The AALC is responsible for managing a $400,000 annual budget. Projects funded with this money are managed by four working groups covering natural heritage, cultural heritage, tourism and recreation and community relations. These groups do the hands-on work of the MOU by initiating and overseeing a range of projects that put the principle of cooperative management into action.
AALC projects include the protection of endangered species, studies of feral animals, weed eradication, preservation of culturally significant sites, recording the Aboriginal and European histories of the Alps, construction of trails for bushwalkers and skiers, production of tourist maps and educational products and training for staff across the Alps agencies.

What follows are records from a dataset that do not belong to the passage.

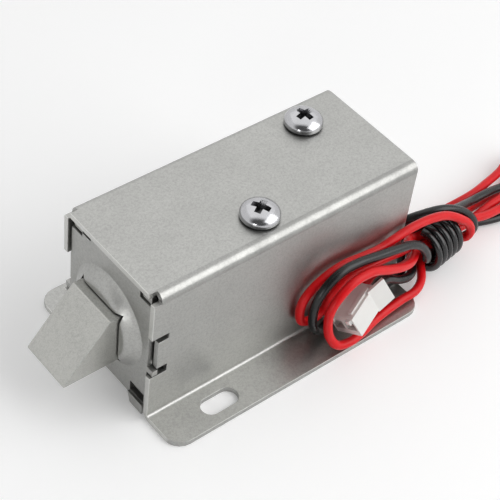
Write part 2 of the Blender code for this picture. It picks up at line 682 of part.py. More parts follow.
def build_pole_plate(shop):
    """The steel plate across the mouth of the yoke, with a tab in each leg."""
    half = YOKE_WIDTH / 2 - POLE_SIDE_GAP
    low, high = YOKE_INSIDE_FLOOR + SEAT_GAP, YOKE_INSIDE_TOP - SEAT_GAP
    tab = POLE_TAB_WIDTH / 2
    outline = [(-tab, YOKE_FLOOR), (tab, YOKE_FLOOR), (tab, low), (half, low), (half, high),
               (tab, high), (tab, YOKE_TOP), (-tab, YOKE_TOP), (-tab, high), (-half, high),
               (-half, low), (-tab, low)]
    bore = arc((0, AXIS_HEIGHT), TUBE_OUTER + SEAT_GAP, 360, 360 / ROUND_STEPS, ROUND_STEPS - 1)
    plate = shop.keep("pole_plate", sheet([outline, bore], "YZ", POLE_FRONT, POLE_BACK))
    return shop.finish(plate, ZINC)


def lug_section():
    """The lug's limits across and up."""
    return ((-LUG_SIDE - LUG_WIDTH / 2, -LUG_SIDE + LUG_WIDTH / 2),
            (LUG_RISE - LUG_HEIGHT / 2, LUG_RISE + LUG_HEIGHT / 2))


def lug_end():
    """The rear face of the lug."""
    return BOBBIN_BACK + LUG_LENGTH


def lead_holes():
    """Where the red and the black lead leave the lug."""
    return [(-LUG_SIDE - LEAD_SPACING / 2, LUG_RISE), (-LUG_SIDE + LEAD_SPACING / 2, LUG_RISE)]


def build_bobbin(shop):
    """The moulded bobbin: a sleeve, two cheeks and the lead-out lug."""
    half = YOKE_WIDTH / 2 - POLE_SIDE_GAP
    low, high = YOKE_INSIDE_FLOOR + SEAT_GAP, YOKE_INSIDE_TOP - SEAT_GAP
    cheek = rounded_rectangle((-half, low), (half, high), CHEEK_CORNER)
    first = (BOBBIN_FRONT, BOBBIN_FRONT + BOBBIN_CHEEK)
    last = (BOBBIN_BACK - BOBBIN_CHEEK, BOBBIN_BACK)
    bobbin = shop.keep("bobbin", sheet([cheek], "YZ", *first))
    shop.join(bobbin, "rear_cheek", sheet([cheek], "YZ", *last))
    inside = BOBBIN_CHEEK / 2
    shop.join(bobbin, "sleeve", rod((BOBBIN_FRONT + inside, 0, AXIS_HEIGHT),
                                    (BOBBIN_BACK - inside, 0, AXIS_HEIGHT), BOBBIN_OUTER))
    (low_y, high_y), (low_z, high_z) = lug_section()
    shop.join(bobbin, "lead_lug", box((BOBBIN_BACK - inside, low_y, low_z), (lug_end(), high_y, high_z)))
    shop.cut(bobbin, "bore", rod((BOBBIN_FRONT - REACH, 0, AXIS_HEIGHT),
                                 (BOBBIN_BACK + REACH, 0, AXIS_HEIGHT), BOBBIN_BORE))
    for y, z in lead_holes():
        hole = rod((lug_end() - LEAD_HOLE_DEPTH, y, z), (lug_end() + REACH, y, z), WIRE_BORE,
                   steps=SMALL_STEPS)
        shop.cut(bobbin, "lead_hole", hole)
    return shop.finish(bobbin, WHITE_NYLON)


def ring(start, end, outer, inner, steps=ROUND_STEPS):
    """A plain sleeve on the bolt's axis."""
    return turned([(end, outer), (start, outer), (start, inner), (end, inner)], steps, closed=True)


def build_coil(shop):
    """The copper winding, the tape round it and the brass guide tube."""
    start = BOBBIN_FRONT + BOBBIN_CHEEK + SEAT_GAP
    end = BOBBIN_BACK - BOBBIN_CHEEK - SEAT_GAP
    winding = shop.keep("coil_winding", ring(start, end, WINDING_OUTER, WINDING_INNER))
    shop.finish(winding, ENAMELLED_COPPER)
    tape_inner = WINDING_OUTER + SEAT_GAP
    tape = shop.keep("coil_tape", ring(start, end, tape_inner + TAPE_THICKNESS, tape_inner))
    shop.finish(tape, YELLOW_TAPE)
    tube = shop.keep("guide_tube", ring(POLE_FRONT - TUBE_PROUD, BOBBIN_BACK - SEAT_GAP,
                                        TUBE_OUTER, TUBE_BORE))
    shop.finish(tube, BRASS)


def build_core(shop):
    """The fixed core: a coned stop riveted into the yoke's rear leg."""
    neck = YOKE_INSIDE_REAR - SEAT_GAP
    head = YOKE_REAR + SEAT_GAP
    radius = PLUNGER_RADIUS
    profile = [(head + RIVET_HEAD_LENGTH, 0),
               (head + RIVET_HEAD_LENGTH, RIVET_HEAD_RADIUS * RIVET_HEAD_FLAT),
               (head + RIVET_HEAD_LENGTH / 2, RIVET_HEAD_RADIUS), (head, RIVET_HEAD_RADIUS),
               (head, RIVET_RADIUS), (neck, RIVET_RADIUS), (neck, radius), (CORE_FRONT, radius),
               (CORE_FRONT + CONE_LENGTH, CONE_TIP_RADIUS), (CORE_FRONT + CONE_LENGTH, 0)]
    core = shop.keep("fixed_core", turned(profile))
    return shop.finish(core, ZINC)


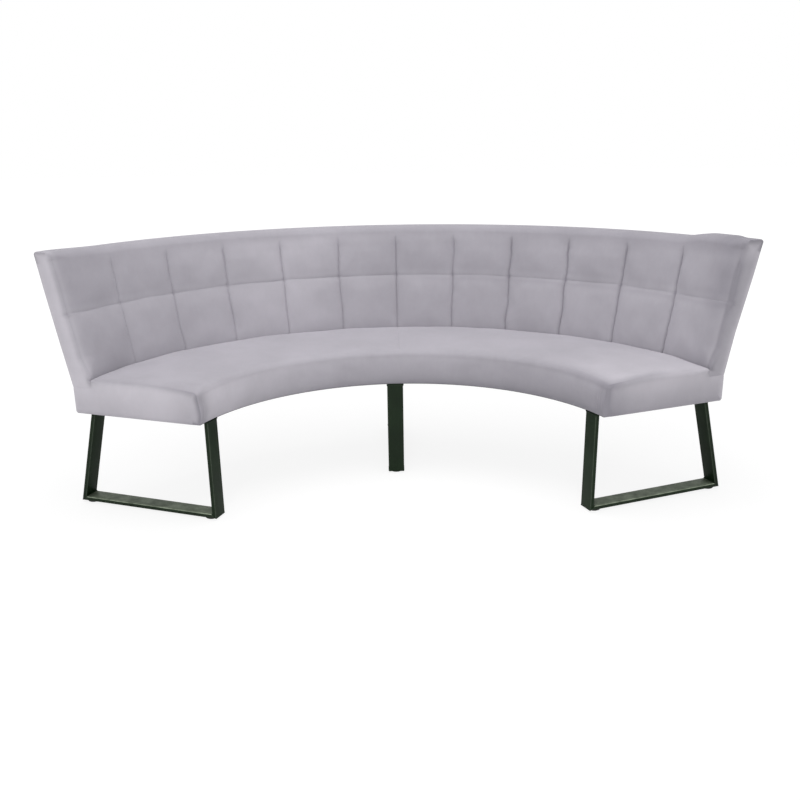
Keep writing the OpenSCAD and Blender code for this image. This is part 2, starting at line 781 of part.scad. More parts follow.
// Screws up into the plank and level into the rail, heads on the bracket's inner faces
module bracket_screw_pair_up(gap) {
  at_bracket_screws() translate([-bracket_d + bracket_d / 3, 0, -bracket_t])
    bracket_screw(gap);
}
module bracket_screw_pair_level(gap) {
  at_bracket_screws() translate([-bracket_t, 0, -bracket_h + bracket_h / 3])
    rotate([0, 90, 0]) bracket_screw(gap);
}
module back_brackets() {
  color(zinc) difference() {
    placed_brackets() union() {
      translate([-bracket_t, -bracket_w / 2, -bracket_h])
        cube([bracket_t, bracket_w, bracket_h]);
      translate([-bracket_d, -bracket_w / 2, -bracket_t])
        cube([bracket_d, bracket_w, bracket_t]);
    }
    placed_brackets() bracket_screw_pair_up(thread_gap);
    placed_brackets() bracket_screw_pair_level(thread_gap);
  }
}
module bracket_screws() {
  color(zinc) placed_brackets() {
    bracket_screw_pair_up(0);
    bracket_screw_pair_level(0);
  }
}

left_foot_bar();
left_front_upright();
left_rear_upright();
left_top_plate();
middle_foot_bar();
middle_front_upright();
middle_rear_upright();
middle_top_plate();
right_foot_bar();
right_front_upright();
right_rear_upright();
right_top_plate();
floor_glides();
leg_bolts();
leg_washers();
leg_tee_nuts();
left_leg_batten();
middle_leg_batten();
right_leg_batten();
seat_front_rail();
seat_rear_rail();
seat_left_end_rail();
seat_right_end_rail();
seat_cross_ribs();
seat_deck_left();
seat_deck_right();
deck_screws();
seat_foam_left();
seat_foam_right();
seat_cover_left();
seat_cover_right();
seat_left_end_cover();
seat_right_end_cover();
seat_rear_band();
underside_cloth();
back_base_plank();
back_posts();
back_left_end_post();
back_right_end_post();
back_top_rail();
back_rear_board();
back_front_ply();
back_foam_left();
back_foam_right();
back_cover_left();
back_cover_right();
back_rear_cover();
back_left_end_cover();
back_right_end_cover();
back_brackets();
bracket_screws();
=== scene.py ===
import math

import bpy
import numpy as np
from mathutils import Matrix, Vector
from mathutils.geometry import delaunay_2d_cdt


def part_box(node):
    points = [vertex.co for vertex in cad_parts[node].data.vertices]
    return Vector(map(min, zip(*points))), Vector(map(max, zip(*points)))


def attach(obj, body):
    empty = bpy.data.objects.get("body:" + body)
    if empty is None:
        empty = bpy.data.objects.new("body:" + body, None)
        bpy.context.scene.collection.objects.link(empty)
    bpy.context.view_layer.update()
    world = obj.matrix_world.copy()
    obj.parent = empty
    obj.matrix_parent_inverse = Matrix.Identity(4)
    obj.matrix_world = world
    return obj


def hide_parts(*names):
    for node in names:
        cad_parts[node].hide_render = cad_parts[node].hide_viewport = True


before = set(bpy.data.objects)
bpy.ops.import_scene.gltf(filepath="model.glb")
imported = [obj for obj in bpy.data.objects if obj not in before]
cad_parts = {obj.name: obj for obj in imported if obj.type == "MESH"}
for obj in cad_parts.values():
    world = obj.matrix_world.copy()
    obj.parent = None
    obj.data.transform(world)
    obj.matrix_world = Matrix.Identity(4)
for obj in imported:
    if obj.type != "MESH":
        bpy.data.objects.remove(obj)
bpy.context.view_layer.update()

# Camera
# It stands a little left of the middle, above the height of the back, and looks slightly
# down into the hollow of the bench. Place, angles and lens fit the photograph.
camera_place = (-0.0522, -3.1909, 1.2458)
yaw, pitch, roll = 0.0165, -0.2942, -0.0147
sensor, lens = 36.0, 38.76


def put_in_scene(name, data):
    """A new object with the given data, linked into the scene."""
    made = bpy.data.objects.new(name, data)
    bpy.context.scene.collection.objects.link(made)
    return made


camera = put_in_scene("camera", bpy.data.cameras.new("camera"))
camera.data.sensor_width, camera.data.lens = sensor, lens
level_turn = Matrix.Rotation(-yaw, 4, "Z") @ Matrix.Rotation(math.pi / 2 + pitch, 4, "X")
camera.matrix_world = Matrix.Translation(camera_place) @ level_turn @ Matrix.Rotation(roll, 4, "Z")
bpy.context.scene.camera = camera

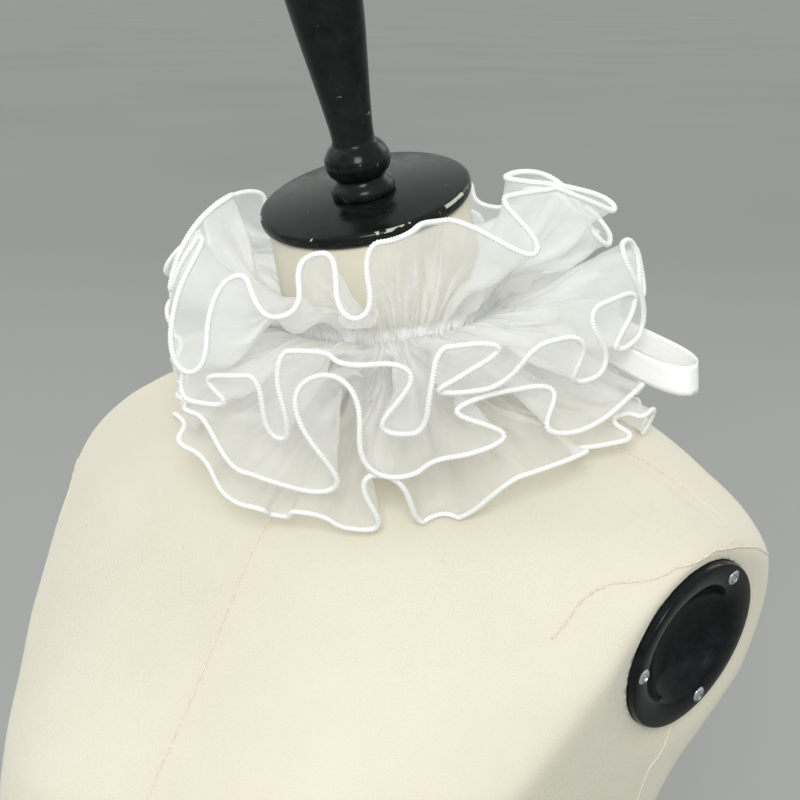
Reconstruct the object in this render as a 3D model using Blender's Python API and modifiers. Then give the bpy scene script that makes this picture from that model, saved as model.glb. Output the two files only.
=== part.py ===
import math

import bpy
import bmesh
import numpy as np
from mathutils import Vector
from mathutils.bvhtree import BVHTree

# Ruffled collar on a dress form. Metres, +Z up, front towards -Y.
# Tables are in millimetres and degrees and are turned to metres by MM.
MM = 0.001
OBJECT_NAME = "ruffled_collar_on_form"

# Where the middle of the neck cap's top face stands, above the flat bottom.
CAP_POINT = (0.0, 30.0, 470.0)
NECK_TILT = 18.0            # the neck leans forward
CAP_RADIUS = 53.5
CAP_THICK = 7.0
FIT_GAP = 0.35              # clear space between two pieces that meet

# The collar's own axis, its middle on the neck axis, and its walls.
COLLAR_TILT = 8.0
COLLAR_DOWN = 70.0          # along the neck axis below the cap
BAND_HEIGHT = 22.0
BAND_WALL = 1.2
BAND_CLEAR = 0.5
CLOTH_WALL = 1.1
HEM_CIRCLE = 62.0           # radius the folds' reach is measured from
AROUND_STRIP = 130
REACH_STEPS = (0.0, 0.3, 0.65, 1.0)
ROUNDNESS = 0.2             # how far each turn of a hem bulges sideways
OPEN_AT = 55.0              # the collar opens here, behind the left ear
STRIP_GAP = 6.0             # half the opening of the strips, in degrees
BAND_GAP = 8.0              # where the band starts to turn outward

# Each end of the band turns outward between the strips: how far from the
# middle of the opening, how far out, and how tall the ribbon is there.
BAND_END_COLUMNS = ("azimuth", "out", "height")
BAND_END = (
    (6.0, 0.05, 22.0), (4.2, 1.2, 21.0), (3.0, 4.5, 17.0),
    (2.2, 10.0, 12.0), (1.7, 16.0, 9.0),
)

# The bow, drawn in the collar's plane from the knot. A loop runs out on one
# side of its own middle line and back on the other.
KNOT_AZIMUTH = 55.0
KNOT_RADIUS = 75.2
KNOT_HEIGHT = -2.0
KNOT_SIZE = (9.0, 8.6, 10.0)
RIBBON_WALL = 1.0
LOOP_COLUMNS = ("along", "off", "width")
LOOP = (
    (4.7, 1.5, 8.0), (13.0, 3.6, 9.0), (26.0, 6.6, 11.0),
    (48.0, 9.5, 15.0), (74.0, 11.0, 15.0), (90.0, 10.4, 15.0),
    (99.0, 7.2, 15.0), (102.6, 2.6, 15.0),
)
LOOP_PLACE_COLUMNS = ("direction", "scale", "fall")
LOOP_PLACE = {
    "bow_loop_left": (-16.6, 1.18, 20.0),
    "bow_loop_right": (138.0, 0.92, 4.0),
}
# A tail leaves the knot on edge, turns flat and hangs over the lower frills.
TAIL_COLUMNS = ("out", "down", "twist", "width")
TAIL = (
    (0.0, 0.0, 0.0, 8.0), (10.0, 1.0, 12.0, 10.0), (24.0, 3.0, 45.0, 12.0),
    (40.0, 5.0, 78.0, 14.0), (56.0, 6.5, 90.0, 15.0), (64.0, 9.5, 90.0, 15.0),
    (69.0, 16.0, 90.0, 15.0), (71.0, 28.0, 90.0, 15.0),
    (72.0, 60.0, 90.0, 15.0), (71.0, 92.0, 90.0, 15.0),
    (72.0, 118.0, 90.0, 15.0),
)
TAIL_START = 4.75
TAIL_PLACE_COLUMNS = ("direction", "outward_scale", "downward_scale")
TAIL_PLACE = {
    "tie_tail_left": (84.0, 1.12, 1.0),
    "tie_tail_right": (103.0, 1.2, 0.9),
}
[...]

Ten years down the track and still the only agreement of its kind in Australia, the MOU has been highly successful. The internationally respected World Conservation Union (IUCN) holds the MOU as the best example of its kind in the world. National park managers and rangers from mountain areas around the globe now come to Australia to see our system of cooperative management in action.
Now, the Alps cooperative management program has been given a new lease of life. The MOU was re-signed on 28 November 1996 by the Federal Minister for the Environment, Senator Robert Hill, and his counterparts from NSW, Ms Pam Allan, Victoria, Mrs Marie Tehan and the ACT, Mr Gary Humphries.
Meeting at the Australian and New Zealand Environment and Conservation Council in Brisbane, the Ministers praised the success of the cooperative management program and outlined plans for the future in a new strategic plan.
"The strategic plan concentrates on improving visitor facilities and services in the national parks, increasing community awareness, participation and enjoyment, bolstering natural and cultural heritage conservation and improving the level of management expertise," the Ministers said.
"The new agreement and strategic plan aim to achieve the highest possible level of cross-border cooperation in conservation management. We are reaffirming our commitment to protecting the Alps and looking to the future."
The Alps are ten and looking forward to many more years of cooperation and protection.